Ever wish that you just didn’t have to rate a book? That you could simply read it, ponder its significance, or lack thereof, and then…*gasp*…move on? For us avid reviewers here on Goodreads, that’s not really an option. We take our *job* very seriously, as we should, because there is an emptiness that lingers after finishing a book when we don’t outwardly express our thoughts in some way. It can almost feel as though we didn’t read the book at all…we become those trees, crashing down soundlessly in deserted forests.
But sometimes it’s hard being critical, dammit. And not every emotion can be adequately explained or fairly measured through a limited band of stars. I’ll give it a shot, though, so my experience with this book doesn’t friggen disintegrate.
I’m giving this book three and half stars, but it’s a really GOOD three and a half stars! I loved the premise of this story, and the writing in the beginning did a tremendous job pulling me in. It was impressive and had me flipping those pages like the animalistic page-flipper I can sometimes be, dying to know what was going on and where all the suspense was leading.
Lies, lies, lies…and then some more lies. That is the basis of this story. After her husband is killed in a plane crash, Iris learns that Will was not at all the man she thought he was. This book then becomes driven by Iris’s frantic chase of the truth, as she gathers shocking bits and pieces of her husband’s past and struggles to fit them all together.

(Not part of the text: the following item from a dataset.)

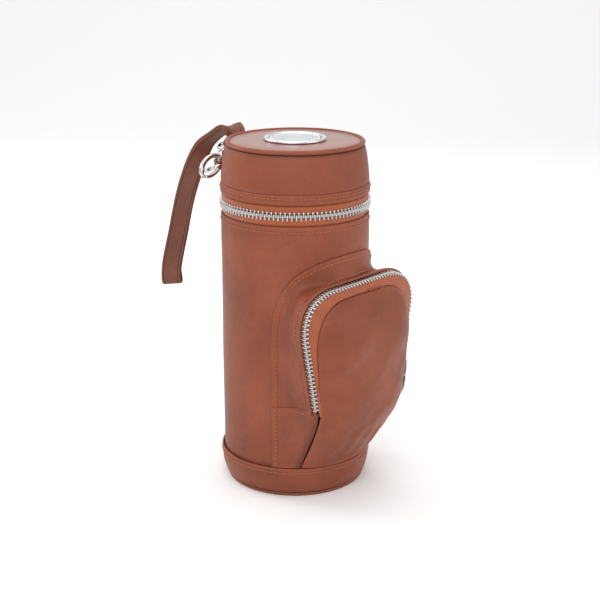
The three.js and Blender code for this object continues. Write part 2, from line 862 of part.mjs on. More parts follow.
// The strap's middle line from the eye's bar, over its crest and down to the fold.
const strapRoute = [
  [4.2, 56, 201.8],
  [7.8, 56.65, 206.4],
  [8.6, 58.6, 209.6],
  [8.4, 62, 210.6],
  [6.5, 65.9, 210],
  [3.3, 71.8, 205.4],
  [-0.2, 76.5, 200],
  [-3.6, 78.7, 193.3],
  [-7.8, 79.6, 185.3],
  [-15.4, 79.9, 168.4],
  [-22.6, 79.6, 146.3],
  [-28.9, 79.9, 123.7],
  [-29.8, 78.6, 116.3],
].map((p) => new THREE.Vector3(...p));

// A closed loop of leather: down one ply to the fold, and back up the other.
function makeStrap() {
  const route = new THREE.CatmullRomCurve3(strapRoute, false, "centripetal");
  const barRadius = 1.1 + 0.35 + leather / 2;
  const foldRadius = 2.4;
  const plyApart = leather / 2 + 0.15;
  const steps = 40;
  // the width turns from along the eye's bar to facing right at the crest, then to the front right
  const widthAt = (t) => {
    const first = THREE.MathUtils.smoothstep(t, 0.0, 0.2);
    const second = THREE.MathUtils.smoothstep(t, 0.16, 0.65);
    const a = degrees(-90 + 82 * first - 54 * second);
    const w = new THREE.Vector3(Math.cos(a), Math.sin(a), 0).lerp(eyeBar.clone().negate(), (1 - first) ** 2);
    const tangent = route.getTangentAt(t);
    return w.addScaledVector(tangent, -w.dot(tangent)).normalize();
  };
  const section = (t, offset, shift = 0) => {
    const w = widthAt(t);
    const tangent = route.getTangentAt(t);
    const n = new THREE.Vector3().crossVectors(w, tangent).normalize();
    const p = route.getPointAt(t).addScaledVector(n, offset).addScaledVector(tangent, shift);
    return { p, w, n, tangent };
  };
  const spread = (t) => {
    const atEye = barRadius * (1 - THREE.MathUtils.smoothstep(t, 0.0, 0.09));
    const atFold = foldRadius * THREE.MathUtils.smoothstep(t, 0.9, 0.995);
    return Math.max(plyApart, atEye, atFold);
  };
  const ring = [];
  const turnSteps = 6;
  const first = 0.001;
  const last = 0.995;
  for (let i = 0; i <= steps; i++) {
    const t = lerp(first, last, i / steps);
    ring.push({ ...section(t, spread(t)), side: 1 });
  }
  for (let i = 1; i < turnSteps; i++) {
    const a = (Math.PI * i) / turnSteps;
    const f = section(last, foldRadius * Math.cos(a), foldRadius * Math.sin(a));
    const out = f.n.clone().multiplyScalar(Math.cos(a)).addScaledVector(f.tangent, Math.sin(a));
    ring.push({ p: f.p, w: f.w, n: out, side: 1 });
  }
  for (let i = steps; i >= 0; i--) {
    const t = lerp(first, last, i / steps);
    const f = section(t, -spread(t));
    ring.push({ ...f, n: f.n.clone().negate(), side: 1 });
  }
  for (let i = 1; i < turnSteps; i++) {
    const a = (Math.PI * i) / turnSteps;
    const f = section(first, -barRadius * Math.cos(a), -barRadius * Math.sin(a));
    const out = f.n.clone().multiplyScalar(-Math.cos(a)).addScaledVector(f.tangent, -Math.sin(a));
    ring.push({ p: f.p, w: f.w, n: out, side: 1 });
  }
  const at = (u, v, side) => {
    const r = ring[Math.round(u * ring.length) % ring.length];
    return r.p
      .clone()
      .addScaledVector(r.w, (v - 0.5) * strapWidth)
      .addScaledVector(r.n, (side ? -1 : 1) * (leather / 2));
  };
  part("wrist_strap", sheet(at, ring.length, 3, true), "leather");
}

makeBase();
makeBodyTubes();
makeLowerZip();
makeMainSlider();
makeLid();
makeUpperZip();
makePouch();
makePouchFront();
makePouchSlider();
makeTab();
makeRing();
makeClasp();
makeStrap();

export default model;
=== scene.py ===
import math
import random

import bpy
import numpy as np
from mathutils import Matrix, Vector


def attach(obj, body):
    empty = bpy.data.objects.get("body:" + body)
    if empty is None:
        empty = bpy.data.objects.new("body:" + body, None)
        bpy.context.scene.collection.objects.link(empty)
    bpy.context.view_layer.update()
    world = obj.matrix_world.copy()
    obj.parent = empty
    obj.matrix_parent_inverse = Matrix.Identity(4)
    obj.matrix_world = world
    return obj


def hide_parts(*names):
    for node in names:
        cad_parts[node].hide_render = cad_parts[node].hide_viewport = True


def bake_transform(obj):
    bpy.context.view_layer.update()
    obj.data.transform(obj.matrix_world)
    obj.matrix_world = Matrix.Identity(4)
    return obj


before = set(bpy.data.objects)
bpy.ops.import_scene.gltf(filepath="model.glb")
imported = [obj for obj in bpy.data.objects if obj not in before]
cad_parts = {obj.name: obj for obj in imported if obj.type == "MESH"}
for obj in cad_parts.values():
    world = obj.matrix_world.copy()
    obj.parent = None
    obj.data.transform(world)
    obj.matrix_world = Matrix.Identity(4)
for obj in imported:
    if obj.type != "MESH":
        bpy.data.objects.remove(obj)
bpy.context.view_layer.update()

random.seed(7)
MM = 0.001

# ---------- sizes, in millimetres, in the CAD's frame ----------
LEATHER = 1.3
BODY_R = 44.7
BODY_TOP = 168.9
BAND_TOP = 19.6
ZIP_Z = 175.2
ZIP_R = 45.4
ZIP_END = 143
LID_FOOT = 181.5
FACING_TOP = 187.6
FLANGE_HALF = 52.5
FLANGE_TOP = 149.7
FLANGE_R = 46.0
SEAM_Z = 57
POUCH_ZIP_Y = 51
POUCH_ZIP_TOP = 133.9
POUCH_ZIP_FOOT = 60.8
FRONT_EDGE_Y = 55
POUCH_DEPTH = 67.5
FOLD_Z = 60
FOLD_DEPTH = 65.6
SIDE_FOOT_ANGLE = 43
EYE = np.array([4.2, 56, 201.8])
STRAP_W = 12.5
TAB_ANGLE = 164.5
RING_Z = 193
RING_BAR_R = 48.2
TAB_WIDTH = 10
PLY = 1.3
TOOTH_PITCH = 2.62


def unit(v):
    v = np.asarray(v, float)
    return v / max(np.linalg.norm(v), 1e-12)


CLASP_X = unit([-9, -1.2, -4])
CLASP_UP = np.array([0, -1, 0.25])
CLASP_Z = unit(CLASP_UP - CLASP_X * CLASP_UP.dot(CLASP_X))
CLASP_Y = np.cross(CLASP_Z, CLASP_X)
EYE_BAR = unit(np.array([0, 1, 0]) - CLASP_X * CLASP_X[1])


def lerp(a, b, t):
    return a + (b - a) * t


def smoothstep(x, a, b):
    t = min(max((x - a) / (b - a), 0), 1)
    return t * t * (3 - 2 * t)


def around(radius, degrees, z):
    a = math.radians(degrees)
    return np.array([radius * math.sin(a), -radius * math.cos(a), z])


def ripple(p, size, seed=0.0):
    """A smooth value about -1..1 that wanders over a distance of about size."""
    k = 2 * math.pi / size
    x, y, z = p
    return (
        math.sin(k * (x * 0.9 + y * 0.3) + seed)
        * math.sin(k * (z * 0.8 - y * 0.5) + 1.7 * seed)
        + 0.5 * math.sin(k * 1.9 * (x * 0.4 - z * 0.7) + 2.3 * seed + 1)
        * math.sin(k * 1.7 * (y * 0.8 + z * 0.3) + 0.6)
    ) / 1.3


# ---------- materials ----------
def new_material(name):
    m = bpy.data.materials.new(name)
    m.use_nodes = True
    nodes, links = m.node_tree.nodes, m.node_tree.links
    return m, nodes, links, nodes["Principled BSDF"]


def add(nodes, kind, **values):
    n = nodes.new(kind)
    for k, v in values.items():
        if hasattr(n, k):
            setattr(n, k, v)
        else:
            n.inputs[k.replace("_", " ")].default_value = v
    return n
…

This story expertly poses the question: Can you truly know someone if everything they’ve ever told you about themselves is a lie? And then attempts to answer this question through a plot overflowing with doubt and suspicion. You will question the validity of everything, and it is addicting, to say the least.
My qualms can best be expressed through a strange comparison of a beloved old game show I used to watch with my grandmother—The $10,000 Pyramid, with host, Dick Clark. I’m referring to the speed round at the end, when the winning pair of contestants guess at category titles listed on the pyramid. The answers typically go like this: “Things a mortician would say!”

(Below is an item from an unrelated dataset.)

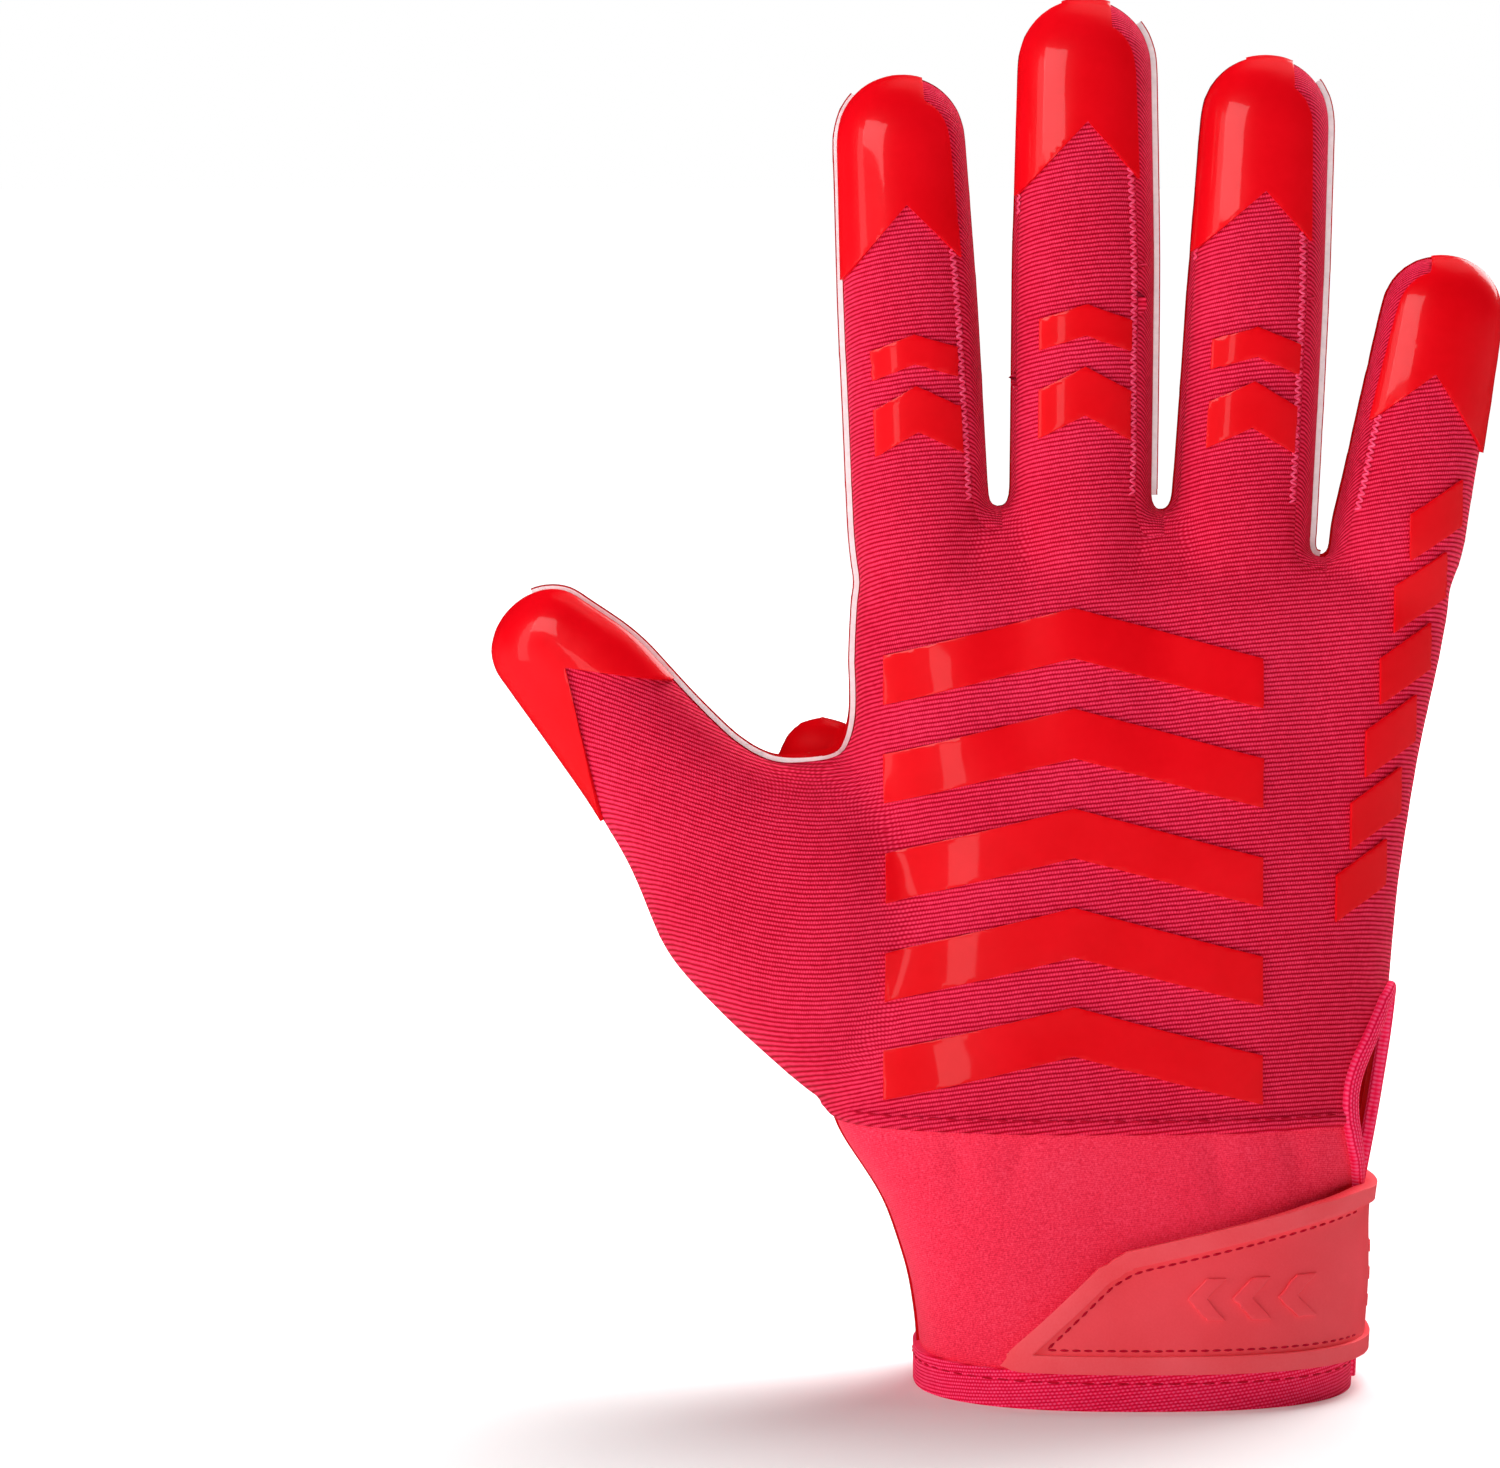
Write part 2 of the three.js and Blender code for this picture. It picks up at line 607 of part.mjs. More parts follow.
function makePrints() {
  const sheet = printShell.intersect(backSide);
  const fieldX = (share) => mix(knuckleLeft, knuckleRight, share);
  const fieldZ = (share) => mix(cuffHeight, knuckleHeight, share);
  const pitch = (chevronField.high - chevronField.low) / chevronCount;
  for (let index = 0; index < chevronCount; index += 1) {
    const low = chevronField.low + index * pitch;
    const thick = pitch * chevronShape.thick;
    const rise = pitch * chevronShape.rise;
    const middle = (chevronField.left + chevronField.right) / 2;
    const outline = [
      [fieldX(chevronField.left), fieldZ(low)],
      [fieldX(middle), fieldZ(low + rise)],
      [fieldX(chevronField.right), fieldZ(low)],
      [fieldX(chevronField.right), fieldZ(low + thick)],
      [fieldX(middle), fieldZ(low + rise + thick)],
      [fieldX(chevronField.left), fieldZ(low + thick)],
    ];
    addPart(`print_chevron_${index + 1}`, sheet.intersect(prismAlongY(outline)), 'print');
  }
  for (const finger of fingers.slice(0, 3)) {
    const frame = fingerFrame(finger);
    barRows.forEach((bar, row) => {
      const at = (across, rise) => {
        const point = frame.root.clone()
          .addScaledVector(frame.across, across * barWidth * finger.width / 2)
          .addScaledVector(frame.along, bar.along * finger.length + rise * finger.width);
        return [point.x, point.z];
      };
      const outline = [at(-1, 0), at(0, bar.thick / 2), at(1, 0),
        at(1, bar.thick), at(0, bar.thick * 1.5), at(-1, bar.thick)];
      addPart(`print_${finger.name}_${row + 1}`, sheet.intersect(prismAlongY(outline)), 'print');
    });
  }
  for (let index = 0; index < slashCount; index += 1) {
    const share = index / (slashCount - 1);
    const x = fieldX(mix(slashField.lowX, slashField.highX, share));
    const z = fieldZ(mix(slashField.lowZ, slashField.highZ, share));
    const wide = slashSize.wide * knuckleSpan;
    const tall = slashSize.tall * knuckleHeight;
    const slant = slashSize.slant * knuckleHeight;
    const outline = [[x, z], [x + wide, z + slant], [x + wide, z + slant + tall], [x, z + tall]];
    addPart(`print_slash_${index + 1}`, sheet.intersect(prismAlongY(outline)), 'print');
  }
}

// The strap: a tapered patch on the back that wraps the little-finger side to a ribbed tab.
function makeStrap() {
  const seat = tapeProud + seamGap;
  const band = (height) => handLimb(seat + height).subtract(handLimb(seat));
  const low = hemHeight + seamGap;
  const outline = (corners, length) => corners.map((corner) => (
    [wristEdge - corner.along * length, low + corner.up * strapHeight]));
  const patch = outline(patchOutline, strapLength);
  const tab = outline(tabOutline, tabLength);
  const back = layer(-reach / 2, 0);
  const palm = layer(0, reach / 2);
  const over = (outline, side) => prismAlongY(outline).intersect(side);
  const field = over(patch, back).add(over(tab, palm));
  const inner = over(insetOutline(patch, strapRimWidth), back)
    .add(over(insetOutline(tab, strapRimWidth), palm));
  const thin = band(strapThickness);
  const thick = band(strapThickness + strapRimHeight);
  const relief = band(strapThickness + strapRimHeight / 2);
  let strap = thin.intersect(field).add(thick.intersect(field.subtract(inner)));
  for (let rib = 1; rib <= tabRibs.count; rib += 1) {
    const rise = tabRibs.low + tabRibs.pitch * rib;
    const line = outline([
      { along: 2, up: rise - tabRibs.lean }, { along: -2, up: rise },
      { along: -2, up: rise + tabRibs.tall }, { along: 2, up: rise - tabRibs.lean + tabRibs.tall },
    ], tabLength);
    strap = strap.add(relief.intersect(over(line, palm)).intersect(inner));
  }
  for (let mark = 0; mark < patchMarks.count; mark += 1) {
    const { wide, low: bottom, tall } = patchMarks;
    const start = patchMarks.start + patchMarks.pitch * mark;
    const arrow = outline([
      { along: start + wide, up: bottom }, { along: start, up: bottom },
      { along: start + wide, up: bottom + tall / 2 }, { along: start, up: bottom + tall },
      { along: start + wide, up: bottom + tall }, { along: start + wide * 2, up: bottom + tall / 2 },
    ], strapLength);
    strap = strap.add(relief.intersect(over(arrow, back)));
  }
  addPart('wrist_strap', strap, 'strap');
}

makePanels();
makeBindings();
makeCaps();
makePrints();
makeStrap();

const glove = new THREE.Group();
glove.name = 'football_receiver_glove';
glove.add(...parts);

export default glove;
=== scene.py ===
# %% [markdown]
# A football receiver glove for the right hand, modelled as it stands when it is filled.
# It has a ribbed knit back, a glossy silicone palm, fingertip caps, raised prints, a stretch
# cuff with a side vent, and a moulded rubber wrist strap. The CAD model gives every place and
# size, and this script makes the pieces that the eye sees, in metres, in the same frame.

# %% Load the CAD frame
import math

import bmesh
import bpy
import numpy as np
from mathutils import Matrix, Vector
from mathutils.bvhtree import BVHTree


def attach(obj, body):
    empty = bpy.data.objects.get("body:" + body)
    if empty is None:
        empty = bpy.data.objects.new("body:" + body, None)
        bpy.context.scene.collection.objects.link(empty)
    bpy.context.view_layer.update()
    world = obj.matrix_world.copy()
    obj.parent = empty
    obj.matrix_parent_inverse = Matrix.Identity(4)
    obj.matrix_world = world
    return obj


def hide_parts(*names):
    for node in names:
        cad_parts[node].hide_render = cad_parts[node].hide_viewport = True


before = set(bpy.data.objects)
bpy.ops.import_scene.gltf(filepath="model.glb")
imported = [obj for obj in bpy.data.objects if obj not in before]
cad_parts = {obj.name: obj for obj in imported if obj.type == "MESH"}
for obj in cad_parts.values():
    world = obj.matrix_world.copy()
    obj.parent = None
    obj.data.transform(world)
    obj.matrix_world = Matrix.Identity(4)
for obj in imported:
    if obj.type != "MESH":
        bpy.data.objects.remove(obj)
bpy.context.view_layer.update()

# %% [markdown]
# The glove's sizes repeat the named sizes of the CAD source, so that both stay the same shape.
# Lengths are in metres: mm turns a number of millimetres into metres. Angles are in degrees.

# %% Sizes of the hand
mm = 0.001
wrist_width = 77 * mm
wrist_depth = 56 * mm
palm_depth = 34 * mm
knuckle_height = 150 * mm
knuckle_shift = 4 * mm
finger_gap = 3.1 * mm
finger_curl = 9 * mm
thumb_width = 21 * mm
thumb_length = 85 * mm
thumb_reach = 18 * mm
thumb_rise = math.radians(44)
finger_fields = ("width", "length", "splay", "flare", "cap", "notch", "crotch")
fingers = {
    "index": (23.9 * mm, 83 * mm, -3, 1.02, 1.5, 0.55, 0.27),
    "middle": (25.2 * mm, 96.5 * mm, 0.5, 1, 1.42, 0.56, 0.24),
    "ring": (24.2 * mm, 86.5 * mm, 3.3, 1.04, 1.48, 0.5, -0.22),
    "little": (22.4 * mm, 52 * mm, 10.5, 1.08, 1.48, 0.55, 0),
}
fingers = {name: dict(zip(finger_fields, row)) for name, row in fingers.items()}
knuckle_span = sum(f["width"] * f["flare"] for f in fingers.values()) + 3 * finger_gap
knuckle_left = knuckle_shift - knuckle_span / 2
knuckle_right = knuckle_shift + knuckle_span / 2
wrist_edge = wrist_width / 2
root_edge = knuckle_left
for finger in fingers.values():
    finger["root_x"] = root_edge + finger["width"] * finger["flare"] / 2
    root_edge += finger["width"] * finger["flare"] + finger_gap
print(f"knuckles from {knuckle_left / mm:.1f} to {knuckle_right / mm:.1f} mm")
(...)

While reading, I felt as though every single character in this book could have been neatly pressed inside one of those golden triangles of stereotypes on that pyramid. The criminals did and said what you’d expect them to. The lawyer was a textbook case. The psychologist said everything you’d expect a qualified psychologist to say. The gay man fit the hollywood stereotype to a T. The pretty, popular girl in high school was as generic as they come… and I think you get the point.
It felt like this author played strictly by the rules, not venturing too far outside the box while composing her cast of characters, and it didn’t really seem as if the use of stereotypes was necessary to enhance this plot (as sometimes is the case).
I know my complaint is pretty elaborate, but the thing is, I really did enjoy this read—namely the first half. The second half began to lose its spark a bit, but the first fifty percent or so was solid enjoyment. Then there’s the very ending…that final, tiny twist after the twist that sneaks in as quietly as a whisper, but changes the dynamic entirely. Kind of crazy—and I kind of loved it.
A good read that I’d recommend to thriller seekers! (And possibly The $10,000 Pyramid show lovers?)